On the death of King James in 1542 Scott joined the party which opposed the marriage of the infant Queen Mary to an English prince, and, though constant overtures were made to him by the English wardens, and he was at one time credited with an intention of delivering the young queen into the hands of King Henry (Hamilton Papers, i. 447), he scornfully refused all offers of amity with the English (ib. p. 467), and at the battle of Ancrum, 27 Feb. 1545, he took a prominent part in defeating the English forces. Scott fought, too, at the battle of Pinkie on 10 Sept. 1547, where the Scots suffered a severe overthrow. As a result his lands lay at the mercy of the invaders, and during the next two or three years he suffered severely at the hands of the English wardens. In 1551 he was directed to aid in repressing the violence which prevailed on the borders, but in 1552 he begged an exemption from some of his official duties on the ground of advancing years. The old feud with the Kers of Cessford still continued, and on the night of 4 Oct. 1552 he was attacked and killed by partisans of that house.
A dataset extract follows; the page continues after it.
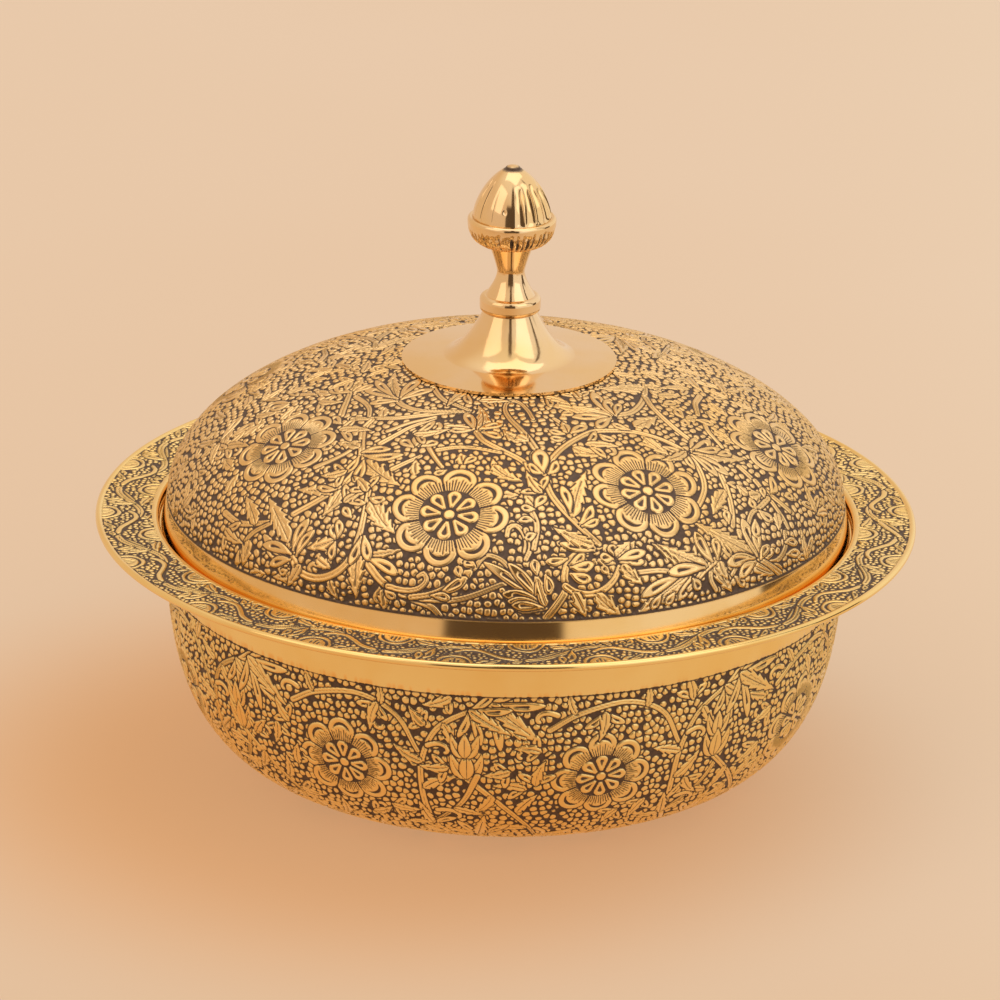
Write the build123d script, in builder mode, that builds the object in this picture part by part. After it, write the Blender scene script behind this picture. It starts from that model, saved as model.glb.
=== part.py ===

Sir Walter Scott was thrice married: first, to Elizabeth Carmichael (of Carmichael), with issue two sons; secondly, to Janet Ker (of Fernihierst), from whom he was apparently divorced; and, thirdly, to Janet Betoun or Beaton, whose name is well known as the heroine of the ‘Lay of the Last Minstrel,’ and by whom he had two sons and three daughters. She was given to Sir Walter ‘in mariag by the Cardinall [Beaton], his other wif being yet on lif’ (Hamilton Papers, i. 740). Sir Walter Scott's eldest son died unmarried, while his second son, Sir William Scott, predeceased him, leaving a son Walter, afterwards Sir Walter (d. 1574), who was father of Walter Scott, first Lord Scott of Buccleuch [q. v.]

[William Fraser's The Scotts of Buccleuch, 2 vols. 1878; Captain Walter Scott's A True History of several Honourable Families of the Right Honourable Name of Scott, &c. ed. 1786; Letters and Papers Henry VIII, Foreign and Dom., vols. i. ii.]